Getting There: 12km From Pylos (15–20 Minutes), Dirt Track Through the Dunes to Designated Parking, or the 40-Minute Lagoon Path From Paleokastro Car Park
From Pylos, follow signs toward Gialova and then Petrochori until the Voidokilia signs appear. The final approach is a narrow dirt track winding through the dunes to a designated parking area, a 2-minute walk from the sand.
On foot, the lagoon-side path from the Paleokastro car park (signposted “Nestor’s Cave,” officially closed but walkable) skirts the Gialova Lagoon and leads through the dunes to the beach in approximately 40 minutes — a route that delivers the Paleokastro ruins and the cave before the beach itself, the historical sequence arriving before the swim.
We covered Romanos Beach Pylos Greece — the large dune-backed shore beside Costa Navarino, 15 minutes north on the same coastal stretch — as the organised alternative for visitors who want facilities before or after the unorganised Voidokilia visit.
The Beach: Fine Pale Sand, No Pebbles, Perfectly Sheltered by Two Headlands, Gentle Gradual Entry, No Facilities Whatsoever, Natura 2000
Voidokilia is fine, pale, powdery sand — no pebbles, no shingle, cool underfoot even in peak heat. The two rocky headlands enclose the bay almost completely, leaving a narrow passage to the open Ionian that keeps the interior water exceptionally calm. The entry is gentle and gradual — the “natural wading pool” quality that makes it comfortable for every age and ability.
There are no facilities: no sunbeds, no umbrellas, no showers, no changing rooms, no tavernas. The protected Natura 2000 status of the site and its position behind the ecologically sensitive Gialova Lagoon are the specific reasons development has been kept off the sand. Visitors bring everything and are expected to leave nothing. Motorised water sports are prohibited; kayaking and paddleboarding are the calm-water alternatives.
Arriving early is the practical necessity — the beach is small relative to its fame, and by midday in peak season both the sand and the narrow access road reach capacity.
Climbing to Paleokastro: The Crescent From Above, the Cave Below, the Full Panorama
From the southwestern end of the beach, a path climbs over the dunes to Nestor’s Cave below the ruins of Paleokastro — the 13th-century Frankish castle built on the ancient acropolis of Pylos. The climb continues to the castle battlements, rewarded by the view that every account of Voidokilia singles out: the perfect omega crescent seen from above, the Gialova Lagoon, Navarino Bay, and the olive-covered Messenian hills in a single panorama. Combining the beach visit with the climb to the castle and the descent past the cave makes the complete circuit that the site rewards.

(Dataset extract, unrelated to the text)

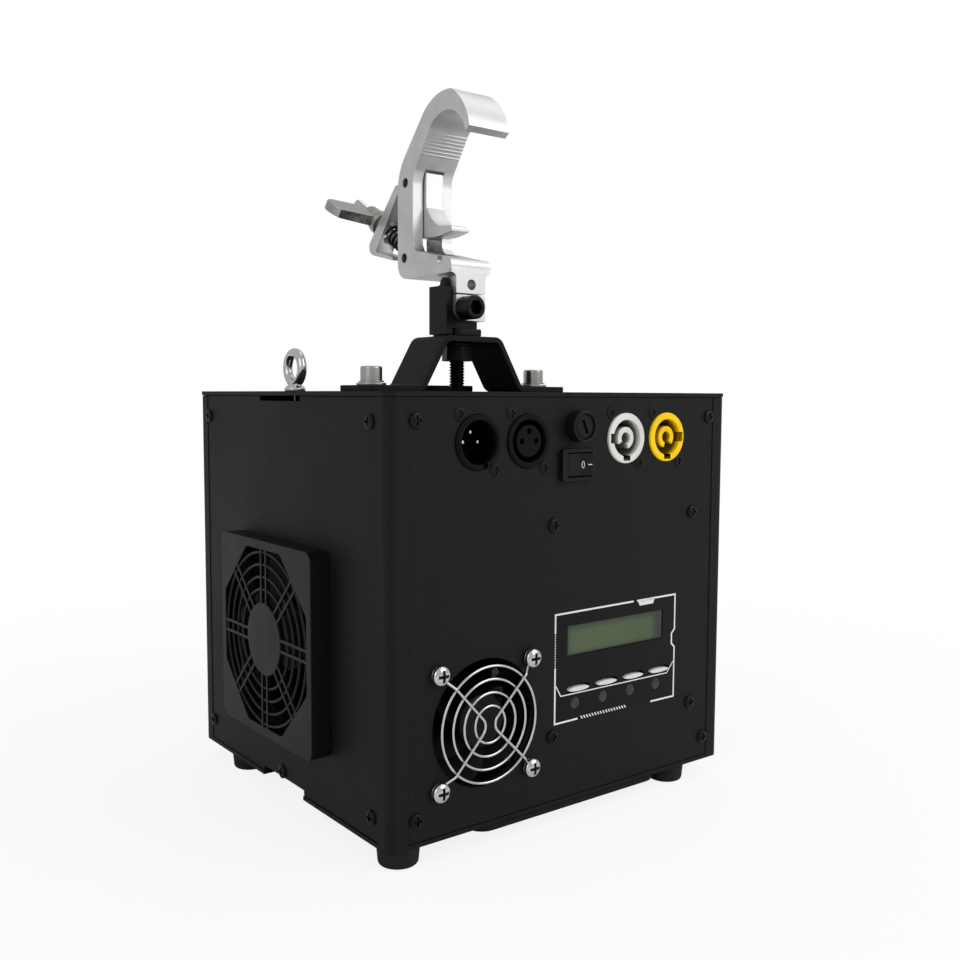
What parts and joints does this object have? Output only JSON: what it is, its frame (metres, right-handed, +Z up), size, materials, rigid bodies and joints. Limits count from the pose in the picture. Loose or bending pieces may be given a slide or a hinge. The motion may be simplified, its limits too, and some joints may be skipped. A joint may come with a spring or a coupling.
{
  "type": "spark effect machine",
  "caption": "Black cube-shaped cold spark machine with fans, display and sockets, hung by a swivelling aluminium hook clamp.",
  "frame": {"origin": "on the ground under the middle of the whole machine, at the feet's underside", "axes": "+Z up to the clamp, +X along the connector panel towards the power sockets, -Y towards the viewer of that panel"},
  "size_m": [0.214, 0.201, 0.3494],
  "materials": {
    "powder_coat": "fine textured black powder coat",
    "black_plastic": "satin",
    "black_steel": "satin black",
    "rubber": "matte",
    "aluminium": "satin blasted",
    "bright_steel": "polished",
    "zinc_steel": "zinc plated",
    "white_plastic": "satin",
    "yellow_plastic": "satin",
    "display_glass": "gloss",
    "lamp_plastic": "gloss",
    "board": "satin",
    "copper": "drawn wire",
    "cast_iron": "cast",
    "stainless": "brushed"
  },
  "bodies": {
    "machine": {"chassis_frame": "powder_coat", "top_plate": "powder_coat", "front_panel": "powder_coat", "rear_panel": "powder_coat", "left_panel": "powder_coat", "right_panel": "powder_coat", "discharge_plate": "powder_coat", "hanging_strap": "powder_coat", "foot_front_left": "rubber", "foot_front_right": "rubber", "foot_rear_left": "rubber", "foot_rear_right": "rubber", "dmx_in_socket": "black_plastic", "dmx_out_socket": "black_plastic", "fuse_holder": "black_plastic", "switch_body": "black_plastic", "front_fan_frame": "black_plastic", "side_fan_frame": "black_plastic", "side_fan_guard": "black_plastic", "blower_housing": "black_plastic", "power_out_socket": "white_plastic", "power_in_socket": "yellow_plastic", "display_module": "display_glass", "indicator_strip": "lamp_plastic", "control_board": "board", "front_fan_guard": "bright_steel", "safety_eye_bolt": "bright_steel", "hopper": "stainless", "feed_tube": "stainless", "nozzle": "stainless", "feed_motor": "zinc_steel", "power_supply": "zinc_steel", "strap_bolt_left": "zinc_steel", "strap_bolt_right": "zinc_steel", "heating_chamber": "cast_iron", "heating_coil": "copper"},
    "front_fan_wheel": {"front_fan_rotor": "black_plastic"},
    "side_fan_wheel": {"side_fan_rotor": "black_plastic"},
    "blower_rotor": {"blower_wheel": "black_plastic"},
    "feed_screw_body": {"feed_screw": "bright_steel"},
    "rocker": {"switch_rocker": "black_plastic"},
    "menu_key": {"menu_button": "white_plastic"},
    "up_key": {"up_button": "white_plastic"},
    "down_key": {"down_button": "white_plastic"},
    "enter_key": {"enter_button": "white_plastic"},
    "fuse_cap_body": {"fuse_cap": "black_plastic"},
    "lid": {"hopper_lid": "powder_coat"},
    "swivel": {"swivel_bolt": "black_steel", "swivel_nut": "black_steel", "swivel_yoke": "black_steel", "yoke_bolt": "black_steel", "clamp_body": "aluminium", "jaw_pin": "black_steel", "stud_pin": "black_steel"},
    "jaw": {"clamp_jaw": "aluminium", "trigger_plate": "aluminium"},
    "stud": {"swing_stud": "zinc_steel", "clamp_spring": "black_steel"},
    "washer": {"stud_washer": "zinc_steel"},
    "nut": {"wing_nut": "zinc_steel"}
  },
  "joints": [
    {"name": "front_fan_spin", "type": "hinge", "parent": "machine", "child": "front_fan_wheel", "pos_m": [-0.04777, -0.09313, 0.0555], "axis": [0, 1, 0], "continuous": true},
    {"name": "side_fan_spin", "type": "hinge", "parent": "machine", "child": "side_fan_wheel", "pos_m": [-0.09538, -0.00108, 0.0825], "axis": [1, 0, 0], "continuous": true},
    {"name": "blower_spin", "type": "hinge", "parent": "machine", "child": "blower_rotor", "pos_m": [0.05462, -0.00148, 0.06106], "axis": [1, 0, 0], "continuous": true},
    {"name": "feed_screw_spin", "type": "hinge", "parent": "machine", "child": "feed_screw_body", "pos_m": [0.00462, -0.00148, 0.1194], "axis": [0, 1, 0], "continuous": true},
    {"name": "power_rocker", "type": "hinge", "parent": "machine", "child": "rocker", "pos_m": [0.00343, -0.09578, 0.1656], "axis": [0, 0, 1], "range_deg": [0, 13.75]},
    {"name": "menu_press", "type": "slide", "parent": "machine", "child": "menu_key", "axis": [0, 1, 0], "range_m": [0, 0.001], "stiffness_N_per_m": 300, "springref_m": -0.0005},
    {"name": "up_press", "type": "slide", "parent": "machine", "child": "up_key", "axis": [0, 1, 0], "range_m": [0, 0.001], "stiffness_N_per_m": 300, "springref_m": -0.0005},
    {"name": "down_press", "type": "slide", "parent": "machine", "child": "down_key", "axis": [0, 1, 0], "range_m": [0, 0.001], "stiffness_N_per_m": 300, "springref_m": -0.0005},
    {"name": "enter_press", "type": "slide", "parent": "machine", "child": "enter_key", "axis": [0, 1, 0], "range_m": [0, 0.001], "stiffness_N_per_m": 300, "springref_m": -0.0005},
    {"name": "fuse_cap_turn", "type": "hinge", "parent": "machine", "child": "fuse_cap_body", "pos_m": [0.00363, -0.09498, 0.183], "axis": [0, -1, 0], "range_deg": [0, 90]},
    {"name": "lid_hinge", "type": "hinge", "parent": "machine", "child": "lid", "pos_m": [0.00462, 0.05682, 0.20035], "axis": [-1, 0, 0], "range_deg": [0, 95]},
    {"name": "clamp_swivel", "type": "hinge", "parent": "machine", "child": "swivel", "pos_m": [0.00462, -0.00148, 0.227], "axis": [0, 0, 1], "continuous": true},
    {"name": "jaw_turn", "type": "hinge", "parent": "swivel", "child": "jaw", "pos_m": [0.00462, 0.02842, 0.3092], "axis": [1, 0, 0], "range_deg": [-7, 10]},
    {"name": "stud_swing", "type": "hinge", "parent": "swivel", "child": "stud", "pos_m": [0.00462, 0.02952, 0.2699], "axis": [1, 0, 0], "range_deg": [-4, 6]},
    {"name": "washer_slide", "type": "slide", "parent": "stud", "child": "washer", "axis": [0, 0.866, 0.5], "range_m": [-0.004, 0.006], "deforming": ["clamp_spring"]},
    {"name": "nut_spin", "type": "hinge", "parent": "washer", "child": "nut", "pos_m": [0.00462, 0.02952, 0.2699], "axis": [0, 0.866, 0.5], "range_deg": [-1080, 1800]}
  ],
  "couplings": [
    {"joint": "washer_slide", "follows": "nut_spin", "m_per_rad": 0.00015915},
    {"joint": "jaw_turn", "follows": "nut_spin", "ratio": 0.0046266},
    {"joint": "stud_swing", "follows": "nut_spin", "ratio": 0.0024521}
  ]
}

Voidokilia Beach at Pylos is the omega-shaped crescent presumed to be Homer’s “sandy Pylos” — where Telemachus was welcomed by Nestor, Nestor’s Cave below Paleokastro (Hermes hid Apollo’s cattle, Pausanias recorded it, Schliemann explored it in 1874), the Thrasymedes tholos tomb at the northern tip, the 2015 Griffin Warrior discovery 100 metres away that rewrote early Mycenaean history. Fine pale sand, no pebbles, two headlands enclosing the bay, gentle gradual entry, zero facilities (Natura 2000, bring everything), 12km from Pylos, the climb to Paleokastro for the full panorama.
Drive or walk from Pylos. Arrive early. Bring everything. Climb to the castle for the view of the omega from above.